While NCUA argues such an order could put many federal credit unions out of business, Mid-Atlantic would survive.

The $100 million-asset institution only began expanding by taking on members from unrelated companies three years ago. And while more than a third of its members belong to one of 66 select employee groups, just 9% of Mid-Atlantic's assets is vulnerable to divestiture.

"We've done some budgeting on a cursory basis, and we don't see much of an impact if it happens," Mr. Thomas said.

But it would be a hassle.

"With the deposits, I guess you'd say, 'Take your money back.' Or you'd send the money back. The difficulty comes with the certificates of deposit. Can you break a contract with a member? I'd say no. As far as loans, if it's immediate divestiture, clearly the credit unions won't buy them, so I guess we'd sell them to the banks. But we'd never get 100 cents to the dollar for them."

Mr. Thomas thought about the scenario for a moment, shook his head, and said, "The whole thing is ludicrous."

The fight will be won, not in a courtroom, but on Capitol Hill, he predicted.
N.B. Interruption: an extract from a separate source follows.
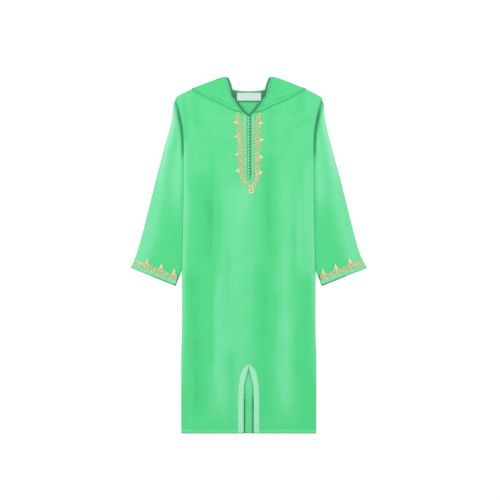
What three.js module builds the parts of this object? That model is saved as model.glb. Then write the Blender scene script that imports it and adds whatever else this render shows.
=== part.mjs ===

"We have 70 million credit union members in this country, and people will testify and write letters for us." He hopes some of them remember the times when Mid-Atlantic employees spent two hours with them, balancing their checkbooks for no charge. Or driving more than a mile to help someone learn how to use an ATM machine. Or approving an unsecured $1,300 loan so they could take a vacation to Hawaii.

"We treat people better than banks, that's the bottom line," Mr. Thomas said. "These banks are being greedy (by forcing the lawsuit), and I don't imagine the American people are going to see things much differently."